In non-fragment-based headline generation, ts_headline (and thus ts_semanticheadline) locates matches for the given query and chooses a single one to display, preferring matches that have more query words within the allowed headline length. In fragment-based headline generation, ts_headline locates the query matches and splits each match into “fragments” of no more than MaxWords words each, preferring fragments with more query words, and when possible “stretching” fragments to include surrounding words.
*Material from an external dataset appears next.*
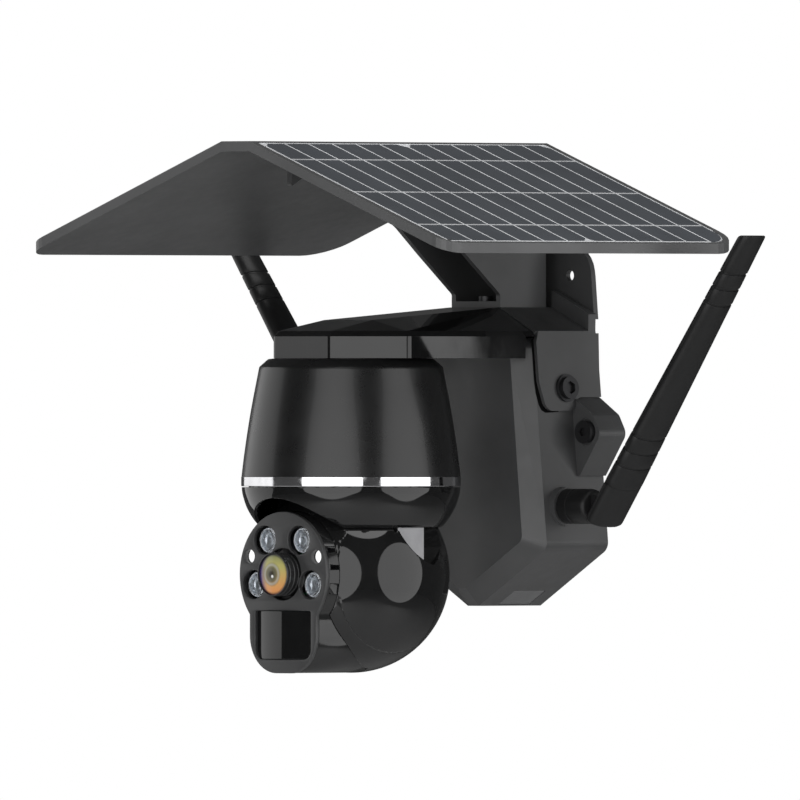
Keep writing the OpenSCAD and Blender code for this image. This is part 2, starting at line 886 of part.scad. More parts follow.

The fragment-based mode is thus more useful when the query matches span large sections of the document, or when it's desirable to display multiple matches.
1) Impelemnt HighlightAll
2) Currently: In either mode, if no query matches can be identified, we return NULL, however, this will do weird things with JOINs and as a result, we should really return text as per the ts_headline spec:
In either mode, if no query matches can be identified, then a single fragment of the first MinWords words in the document will be displayed.